- _INSTRUCTIONS TO FOLLOW_: Your task is to quote the material that follows, in full and exactly.
--- --- ---
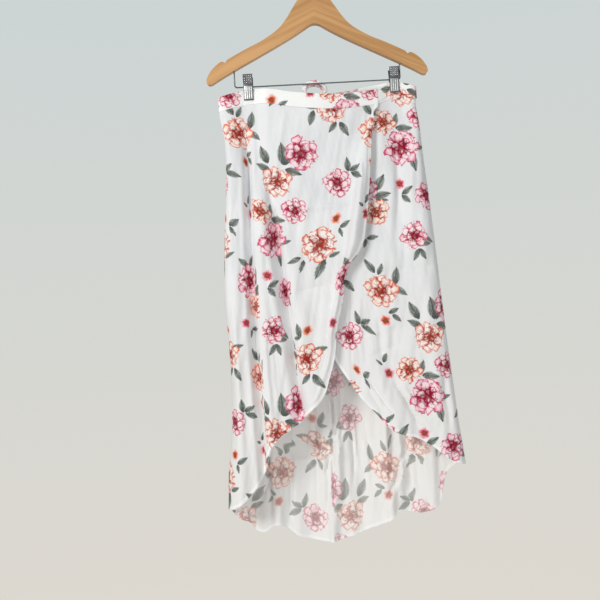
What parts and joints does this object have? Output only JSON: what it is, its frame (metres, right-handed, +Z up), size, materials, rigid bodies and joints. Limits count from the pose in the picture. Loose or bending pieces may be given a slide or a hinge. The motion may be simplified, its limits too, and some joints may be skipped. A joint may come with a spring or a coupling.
{
  "type": "wrap skirt on a wooden clip hanger",
  "caption": "High-low wrap skirt with a flared free edge, a waistband and a tied bow, held flat by the clips of a wooden hanger.",
  "frame": {"origin": "inside of the top of the hanger's hook, where a rail carries it", "axes": "+Z up along the hang of the skirt, -Y out of its front, +X to the right of someone looking at the front"},
  "size_m": [0.4872, 0.0899, 1.1912],
  "materials": {
    "cloth": "matt woven viscose, white with pink and coral flowers and grey-green leaves",
    "wood": "clear satin lacquer on honey-coloured wood",
    "chrome": "bright plated sheet and wire",
    "dark_steel": "dull plated wire"
  },
  "bodies": {
    "root": {"front_over": "cloth", "front_under": "cloth", "back": "cloth", "waistband_over": "cloth", "waistband_under": "cloth", "waistband_back": "cloth", "tie_right": "cloth", "tie_left": "cloth", "tie_knot": "cloth", "tie_loop": "cloth", "tie_tail_left": "cloth", "tie_tail_right": "cloth", "hanger_wood": "wood", "hanger_hook": "chrome", "hanger_bar": "dark_steel", "clip_left_front_jaw": "chrome", "clip_left_back_jaw": "chrome", "clip_left_barrel": "chrome", "clip_right_front_jaw": "chrome", "clip_right_back_jaw": "chrome", "clip_right_barrel": "chrome"}
  },
  "joints": []
}
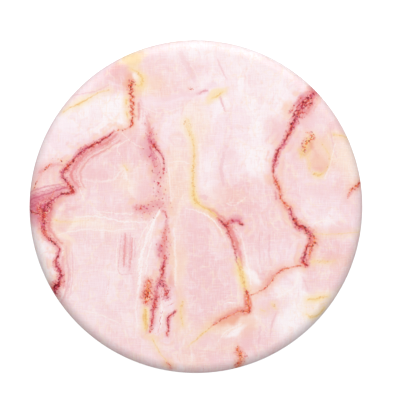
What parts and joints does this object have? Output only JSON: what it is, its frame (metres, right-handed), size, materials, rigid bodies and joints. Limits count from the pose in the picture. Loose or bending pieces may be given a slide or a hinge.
--- --- ---
- _EXPECTED OUTPUT_:
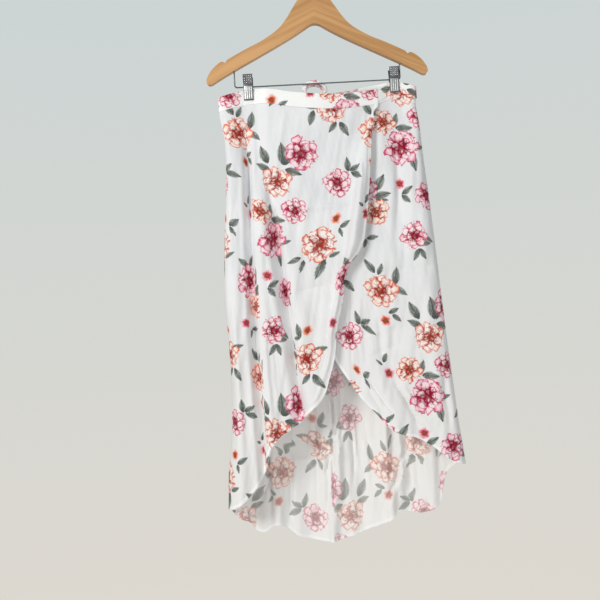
What parts and joints does this object have? Output only JSON: what it is, its frame (metres, right-handed, +Z up), size, materials, rigid bodies and joints. Limits count from the pose in the picture. Loose or bending pieces may be given a slide or a hinge. The motion may be simplified, its limits too, and some joints may be skipped. A joint may come with a spring or a coupling.
{
  "type": "wrap skirt on a wooden clip hanger",
  "caption": "High-low wrap skirt with a flared free edge, a waistband and a tied bow, held flat by the clips of a wooden hanger.",
  "frame": {"origin": "inside of the top of the hanger's hook, where a rail carries it", "axes": "+Z up along the hang of the skirt, -Y out of its front, +X to the right of someone looking at the front"},
  "size_m": [0.4872, 0.0899, 1.1912],
  "materials": {
    "cloth": "matt woven viscose, white with pink and coral flowers and grey-green leaves",
    "wood": "clear satin lacquer on honey-coloured wood",
    "chrome": "bright plated sheet and wire",
    "dark_steel": "dull plated wire"
  },
  "bodies": {
    "root": {"front_over": "cloth", "front_under": "cloth", "back": "cloth", "waistband_over": "cloth", "waistband_under": "cloth", "waistband_back": "cloth", "tie_right": "cloth", "tie_left": "cloth", "tie_knot": "cloth", "tie_loop": "cloth", "tie_tail_left": "cloth", "tie_tail_right": "cloth", "hanger_wood": "wood", "hanger_hook": "chrome", "hanger_bar": "dark_steel", "clip_left_front_jaw": "chrome", "clip_left_back_jaw": "chrome", "clip_left_barrel": "chrome", "clip_right_front_jaw": "chrome", "clip_right_back_jaw": "chrome", "clip_right_barrel": "chrome"}
  },
  "joints": []
}
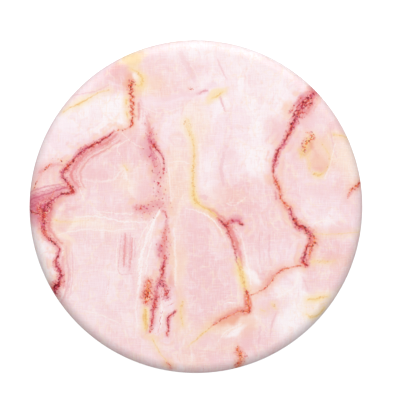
What parts and joints does this object have? Output only JSON: what it is, its frame (metres, right-handed), size, materials, rigid bodies and joints. Limits count from the pose in the picture. Loose or bending pieces may be given a slide or a hinge.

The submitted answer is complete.